■ Work to complete:
Reproduce all of the data exactly, with no line skipped.

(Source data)
-------------------------

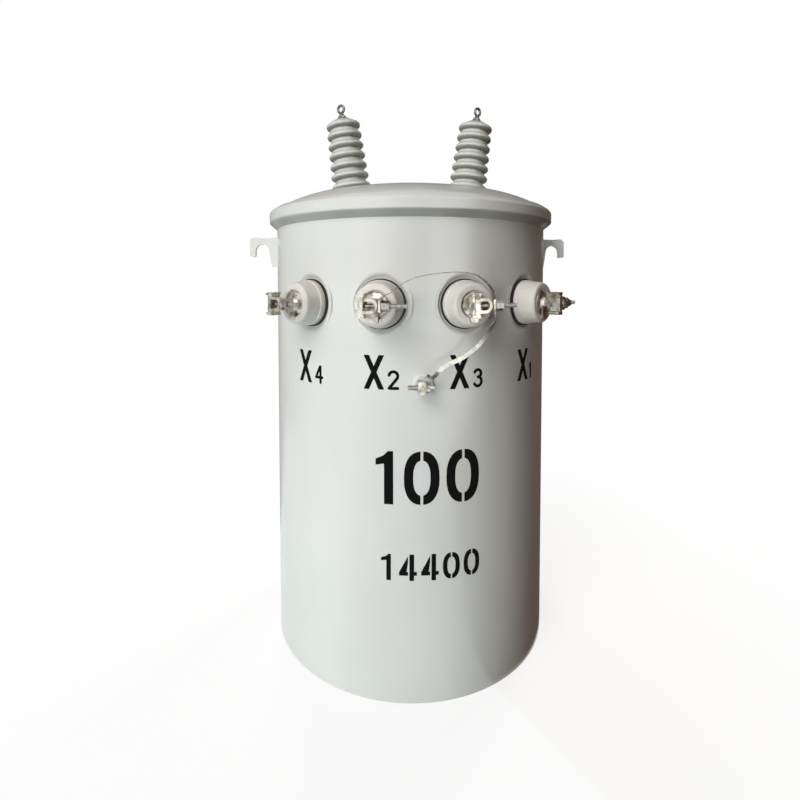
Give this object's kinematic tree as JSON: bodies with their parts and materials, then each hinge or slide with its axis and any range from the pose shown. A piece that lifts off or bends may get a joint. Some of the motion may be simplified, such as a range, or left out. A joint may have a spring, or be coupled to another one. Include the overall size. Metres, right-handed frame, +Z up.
{
  "type": "pole mounted transformer",
  "caption": "Round steel distribution transformer for a pole, with leaning ribbed bushings on a banded cover, low-voltage clamp terminals on the front and hanger brackets behind.",
  "frame": {"origin": "on the tank axis at the bottom edge of the tank skirt, which is what the transformer stands on", "axes": "+Z up along the tank axis; -Y is the front with the low-voltage bushings; +Y is the pole side with the hanger brackets; +X is to the right seen from the front"},
  "size_m": [0.732, 0.7396, 1.1659],
  "materials": {
    "tank_enamel": "gloss",
    "hv_porcelain": "gloss",
    "lv_body": "satin",
    "seal_rubber": "matte",
    "tinned_bronze": "satin",
    "plated_steel": "satin",
    "sealed_inside": "matte"
  },
  "bodies": {
    "root": {"core_and_oil": "sealed_inside", "cover": "tank_enamel", "cover_band": "tank_enamel", "cover_band_bolt": "plated_steel", "cover_gasket": "seal_rubber", "ground_bolt": "plated_steel", "ground_boss": "tank_enamel", "ground_connector": "tinned_bronze", "ground_strap": "tinned_bronze", "hanger_bracket_lower": "tank_enamel", "hanger_bracket_upper": "tank_enamel", "hv_bushing_left": "hv_porcelain", "hv_bushing_right": "hv_porcelain", "hv_gasket_left": "seal_rubber", "hv_gasket_right": "seal_rubber", "hv_terminal_left": "tinned_bronze", "hv_terminal_right": "tinned_bronze", "lifting_lug_left": "tank_enamel", "lifting_lug_right": "tank_enamel", "lv_bushing_x1": "lv_body", "lv_bushing_x2": "lv_body", "lv_bushing_x3": "lv_body", "lv_bushing_x4": "lv_body", "lv_clamp_bolt_x1": "plated_steel", "lv_clamp_bolt_x2": "plated_steel", "lv_clamp_bolt_x3": "plated_steel", "lv_clamp_bolt_x4": "plated_steel", "lv_clamp_x1": "tinned_bronze", "lv_clamp_x2": "tinned_bronze", "lv_clamp_x3": "tinned_bronze", "lv_clamp_x4": "tinned_bronze", "lv_gasket_x1": "seal_rubber", "lv_gasket_x2": "seal_rubber", "lv_gasket_x3": "seal_rubber", "lv_gasket_x4": "seal_rubber", "lv_terminal_x1": "tinned_bronze", "lv_terminal_x2": "tinned_bronze", "lv_terminal_x3": "tinned_bronze", "lv_terminal_x4": "tinned_bronze", "neutral_link": "tinned_bronze", "tank_bottom": "tank_enamel", "tank_shell": "tank_enamel"}
  },
  "joints": []
}
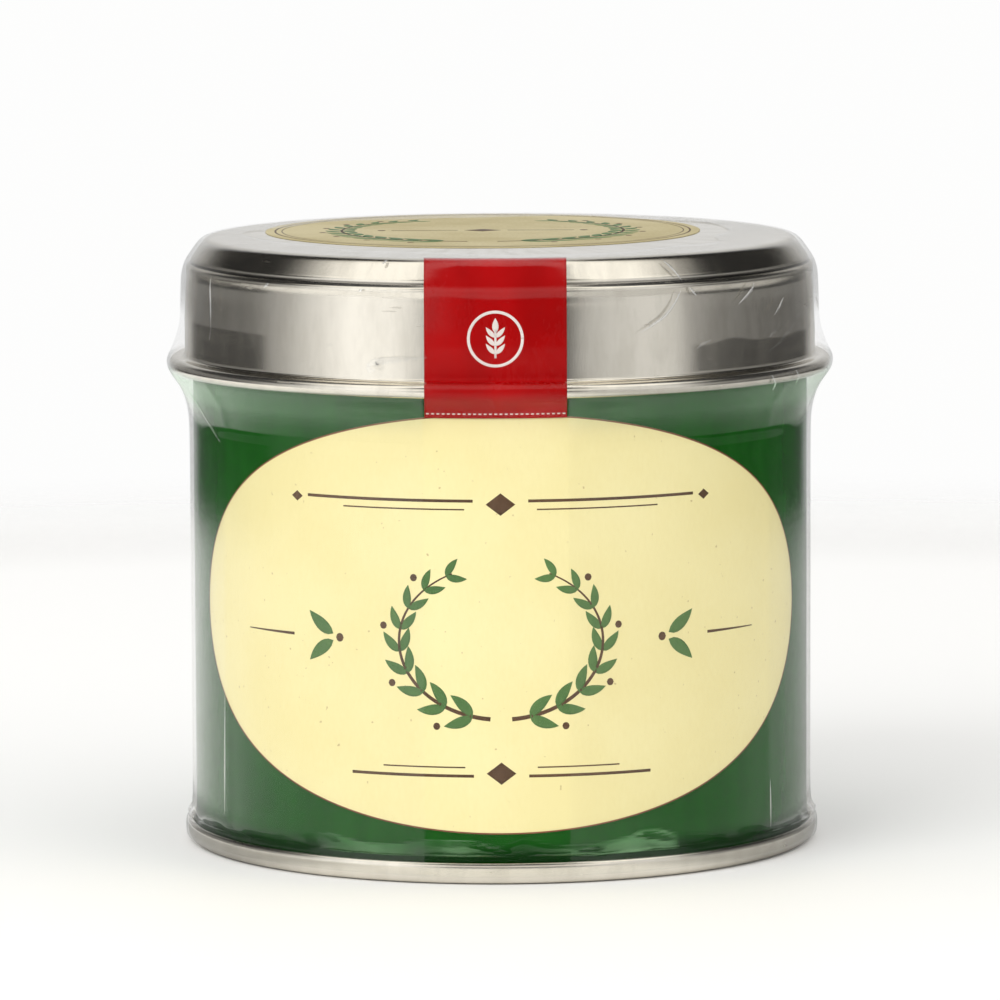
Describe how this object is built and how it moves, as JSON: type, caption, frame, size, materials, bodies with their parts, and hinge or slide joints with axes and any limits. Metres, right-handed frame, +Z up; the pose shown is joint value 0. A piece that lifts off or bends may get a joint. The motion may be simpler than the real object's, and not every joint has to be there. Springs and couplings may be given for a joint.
{
  "type": "sealed spice tin",
  "caption": "Round lacquered tin with a bare slip lid, paper labels, a seal strip and shrunk film, holding whole long pepper fruits.",
  "frame": {"origin": "centre of the base, on the surface that the tin stands on", "axes": "+Z up along the tin's axis; -Y is the front, with the oval label and the seal strip; +X is to the right as seen from the front"},
  "size_m": [0.08, 0.0801, 0.0725],
  "materials": {
    "base_tinplate": "satin tinplate",
    "green_lacquer": "satin green lacquer on tinplate",
    "lid_tinplate": "satin tinplate",
    "label_paper": "matt cream paper, printed",
    "lid_label_paper": "matt cream paper",
    "red_seal": "glossy red seal tape",
    "clear_film": "clear shrunk film",
    "dried_fruit": "dry, dull and rough"
  },
  "bodies": {
    "root": {"base_end": "base_tinplate", "can_body": "green_lacquer", "lid": "lid_tinplate", "front_label": "label_paper", "lid_label": "lid_label_paper", "seal_strip": "red_seal", "shrink_film": "clear_film", "long_pepper_01": "dried_fruit", "long_pepper_02": "dried_fruit", "long_pepper_03": "dried_fruit", "long_pepper_04": "dried_fruit", "long_pepper_05": "dried_fruit", "long_pepper_06": "dried_fruit", "long_pepper_07": "dried_fruit", "long_pepper_08": "dried_fruit", "long_pepper_09": "dried_fruit", "long_pepper_10": "dried_fruit", "long_pepper_11": "dried_fruit", "long_pepper_12": "dried_fruit", "long_pepper_13": "dried_fruit", "long_pepper_14": "dried_fruit", "long_pepper_15": "dried_fruit", "long_pepper_16": "dried_fruit", "long_pepper_17": "dried_fruit"}
  },
  "joints": []
}
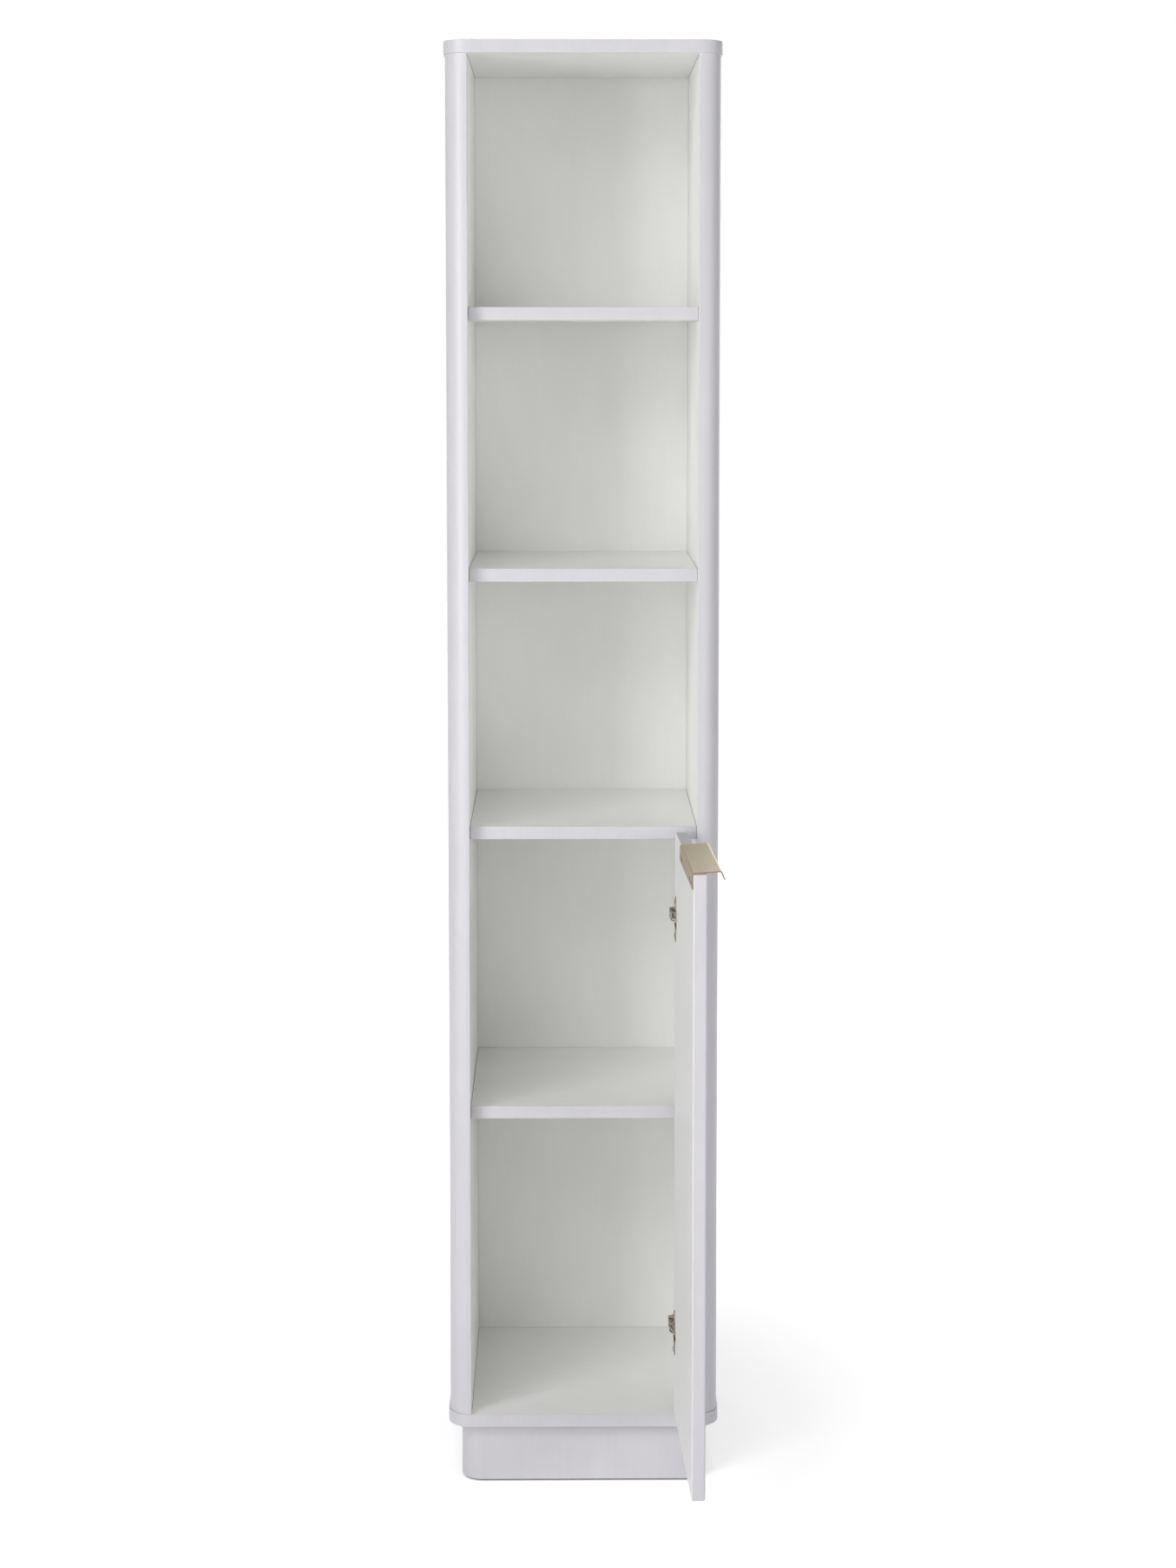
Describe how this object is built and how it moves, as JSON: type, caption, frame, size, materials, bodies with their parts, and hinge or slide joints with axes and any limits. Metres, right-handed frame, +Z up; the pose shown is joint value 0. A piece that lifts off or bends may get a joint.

-------------------------

■ Result of this exercise:
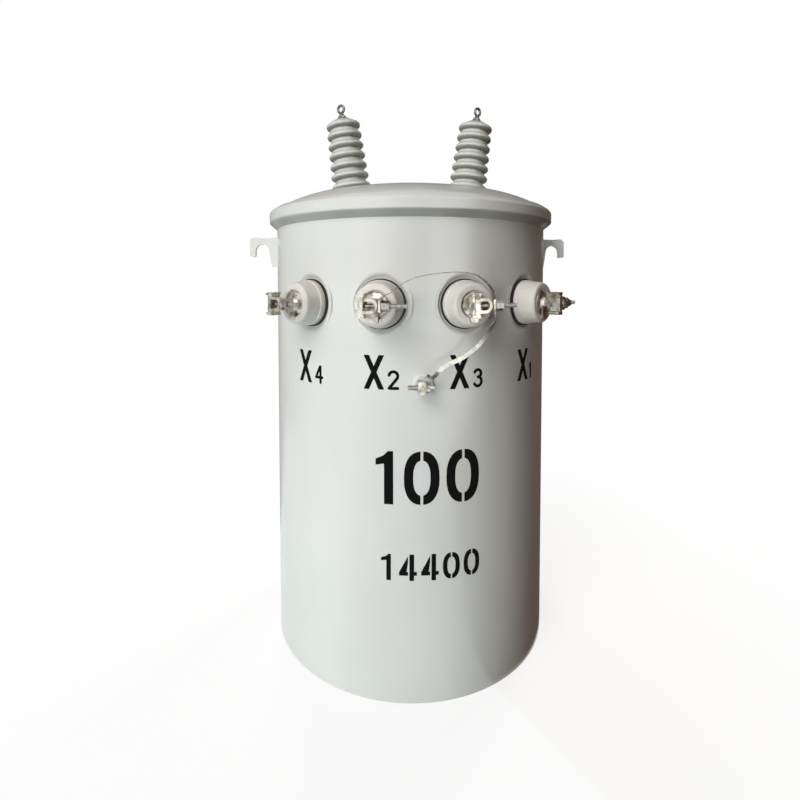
Give this object's kinematic tree as JSON: bodies with their parts and materials, then each hinge or slide with its axis and any range from the pose shown. A piece that lifts off or bends may get a joint. Some of the motion may be simplified, such as a range, or left out. A joint may have a spring, or be coupled to another one. Include the overall size. Metres, right-handed frame, +Z up.
{
  "type": "pole mounted transformer",
  "caption": "Round steel distribution transformer for a pole, with leaning ribbed bushings on a banded cover, low-voltage clamp terminals on the front and hanger brackets behind.",
  "frame": {"origin": "on the tank axis at the bottom edge of the tank skirt, which is what the transformer stands on", "axes": "+Z up along the tank axis; -Y is the front with the low-voltage bushings; +Y is the pole side with the hanger brackets; +X is to the right seen from the front"},
  "size_m": [0.732, 0.7396, 1.1659],
  "materials": {
    "tank_enamel": "gloss",
    "hv_porcelain": "gloss",
    "lv_body": "satin",
    "seal_rubber": "matte",
    "tinned_bronze": "satin",
    "plated_steel": "satin",
    "sealed_inside": "matte"
  },
  "bodies": {
    "root": {"core_and_oil": "sealed_inside", "cover": "tank_enamel", "cover_band": "tank_enamel", "cover_band_bolt": "plated_steel", "cover_gasket": "seal_rubber", "ground_bolt": "plated_steel", "ground_boss": "tank_enamel", "ground_connector": "tinned_bronze", "ground_strap": "tinned_bronze", "hanger_bracket_lower": "tank_enamel", "hanger_bracket_upper": "tank_enamel", "hv_bushing_left": "hv_porcelain", "hv_bushing_right": "hv_porcelain", "hv_gasket_left": "seal_rubber", "hv_gasket_right": "seal_rubber", "hv_terminal_left": "tinned_bronze", "hv_terminal_right": "tinned_bronze", "lifting_lug_left": "tank_enamel", "lifting_lug_right": "tank_enamel", "lv_bushing_x1": "lv_body", "lv_bushing_x2": "lv_body", "lv_bushing_x3": "lv_body", "lv_bushing_x4": "lv_body", "lv_clamp_bolt_x1": "plated_steel", "lv_clamp_bolt_x2": "plated_steel", "lv_clamp_bolt_x3": "plated_steel", "lv_clamp_bolt_x4": "plated_steel", "lv_clamp_x1": "tinned_bronze", "lv_clamp_x2": "tinned_bronze", "lv_clamp_x3": "tinned_bronze", "lv_clamp_x4": "tinned_bronze", "lv_gasket_x1": "seal_rubber", "lv_gasket_x2": "seal_rubber", "lv_gasket_x3": "seal_rubber", "lv_gasket_x4": "seal_rubber", "lv_terminal_x1": "tinned_bronze", "lv_terminal_x2": "tinned_bronze", "lv_terminal_x3": "tinned_bronze", "lv_terminal_x4": "tinned_bronze", "neutral_link": "tinned_bronze", "tank_bottom": "tank_enamel", "tank_shell": "tank_enamel"}
  },
  "joints": []
}
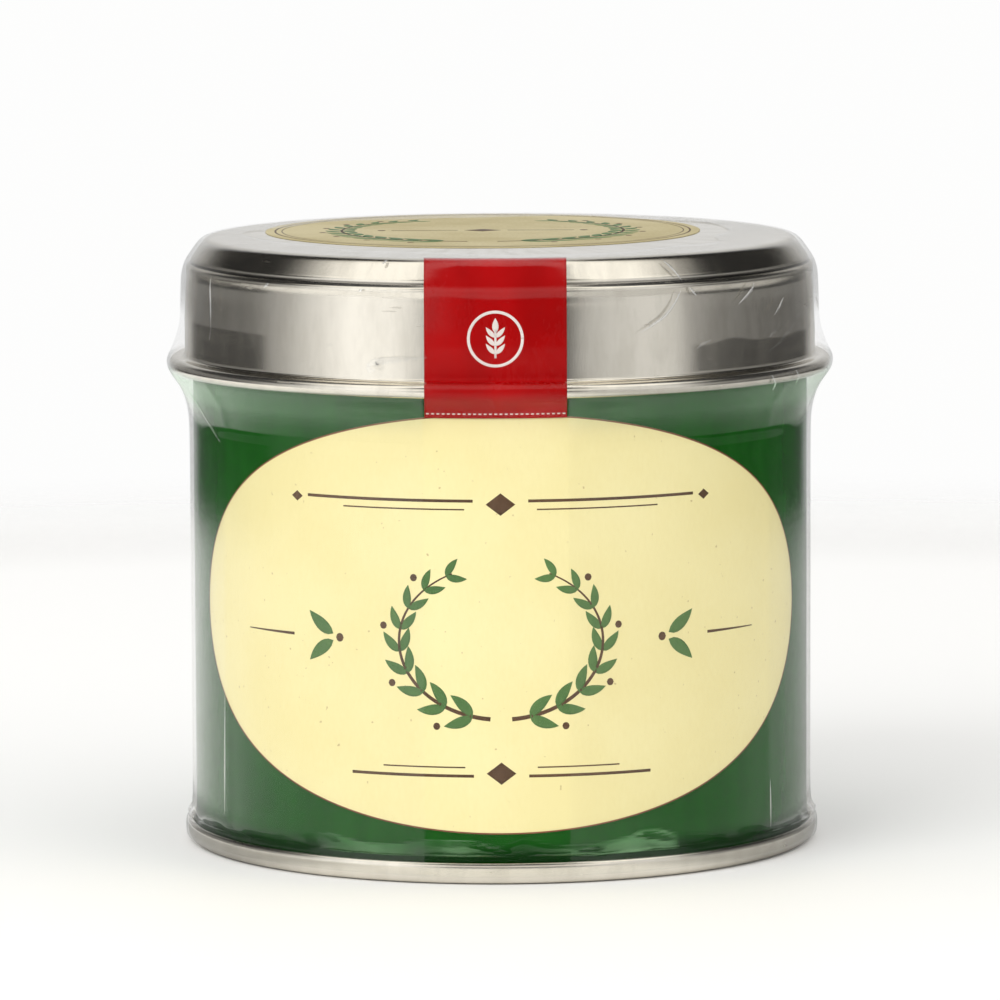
Describe how this object is built and how it moves, as JSON: type, caption, frame, size, materials, bodies with their parts, and hinge or slide joints with axes and any limits. Metres, right-handed frame, +Z up; the pose shown is joint value 0. A piece that lifts off or bends may get a joint. The motion may be simpler than the real object's, and not every joint has to be there. Springs and couplings may be given for a joint.
{
  "type": "sealed spice tin",
  "caption": "Round lacquered tin with a bare slip lid, paper labels, a seal strip and shrunk film, holding whole long pepper fruits.",
  "frame": {"origin": "centre of the base, on the surface that the tin stands on", "axes": "+Z up along the tin's axis; -Y is the front, with the oval label and the seal strip; +X is to the right as seen from the front"},
  "size_m": [0.08, 0.0801, 0.0725],
  "materials": {
    "base_tinplate": "satin tinplate",
    "green_lacquer": "satin green lacquer on tinplate",
    "lid_tinplate": "satin tinplate",
    "label_paper": "matt cream paper, printed",
    "lid_label_paper": "matt cream paper",
    "red_seal": "glossy red seal tape",
    "clear_film": "clear shrunk film",
    "dried_fruit": "dry, dull and rough"
  },
  "bodies": {
    "root": {"base_end": "base_tinplate", "can_body": "green_lacquer", "lid": "lid_tinplate", "front_label": "label_paper", "lid_label": "lid_label_paper", "seal_strip": "red_seal", "shrink_film": "clear_film", "long_pepper_01": "dried_fruit", "long_pepper_02": "dried_fruit", "long_pepper_03": "dried_fruit", "long_pepper_04": "dried_fruit", "long_pepper_05": "dried_fruit", "long_pepper_06": "dried_fruit", "long_pepper_07": "dried_fruit", "long_pepper_08": "dried_fruit", "long_pepper_09": "dried_fruit", "long_pepper_10": "dried_fruit", "long_pepper_11": "dried_fruit", "long_pepper_12": "dried_fruit", "long_pepper_13": "dried_fruit", "long_pepper_14": "dried_fruit", "long_pepper_15": "dried_fruit", "long_pepper_16": "dried_fruit", "long_pepper_17": "dried_fruit"}
  },
  "joints": []
}
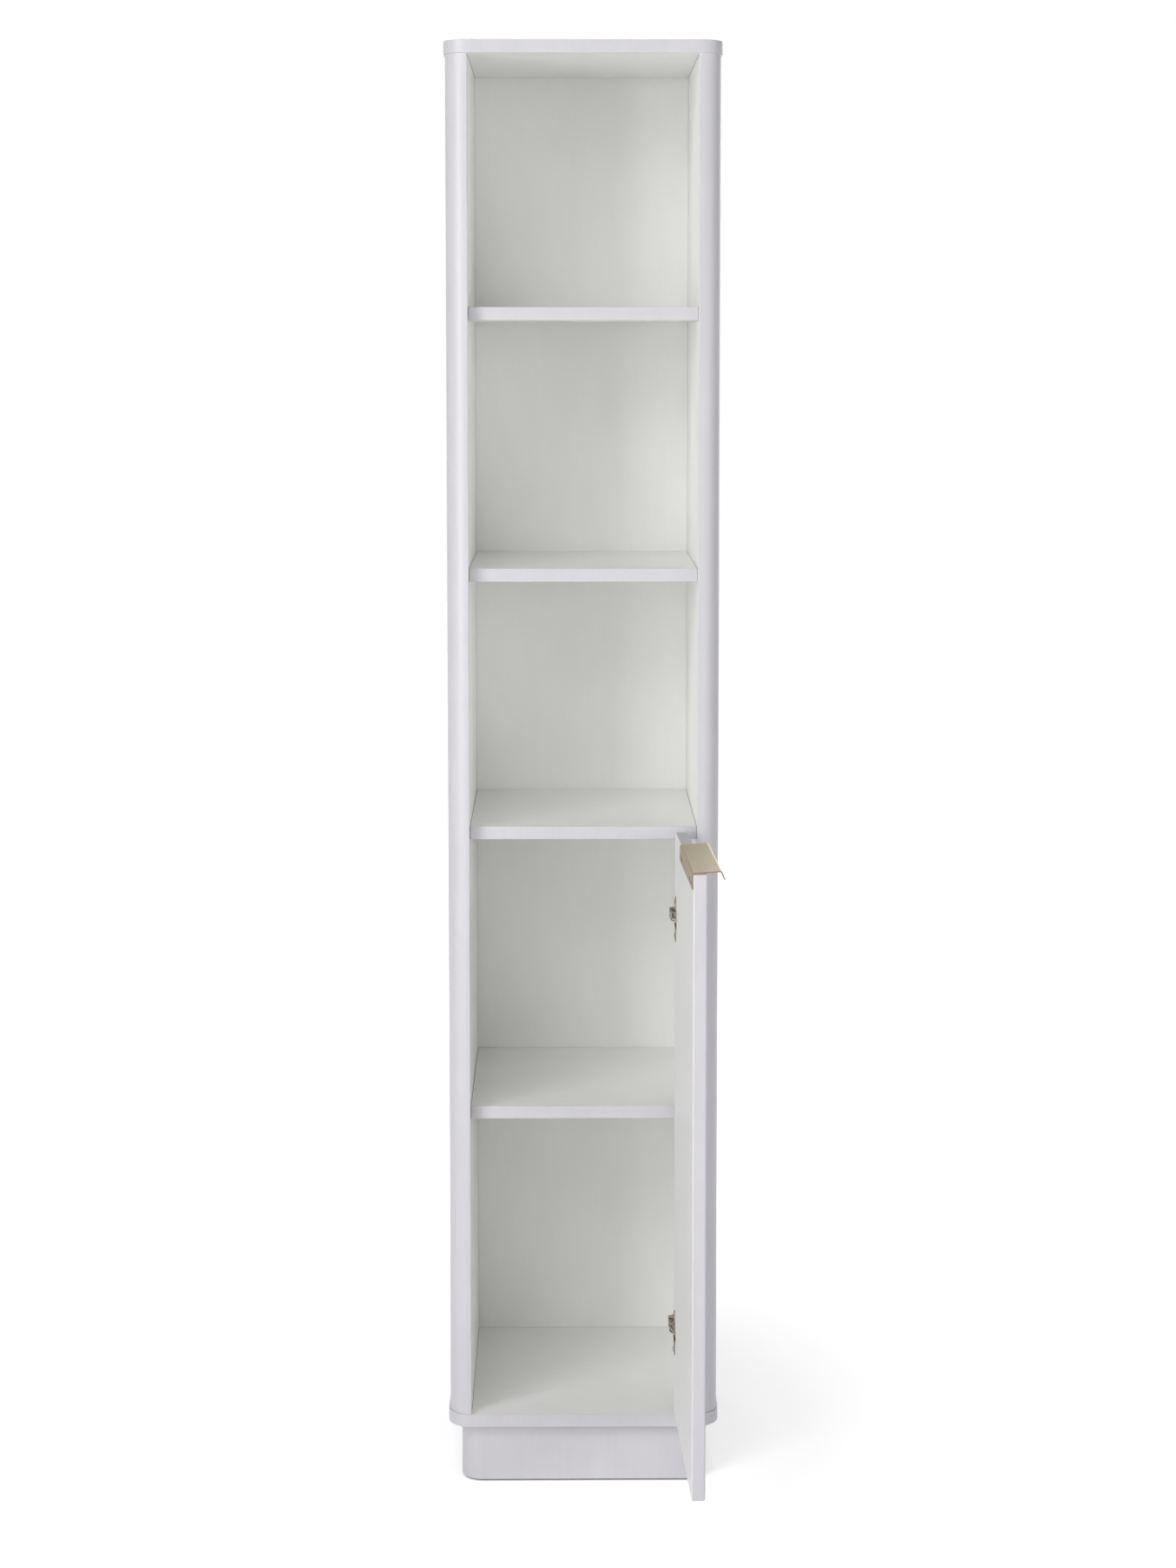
Describe how this object is built and how it moves, as JSON: type, caption, frame, size, materials, bodies with their parts, and hinge or slide joints with axes and any limits. Metres, right-handed frame, +Z up; the pose shown is joint value 0. A piece that lifts off or bends may get a joint.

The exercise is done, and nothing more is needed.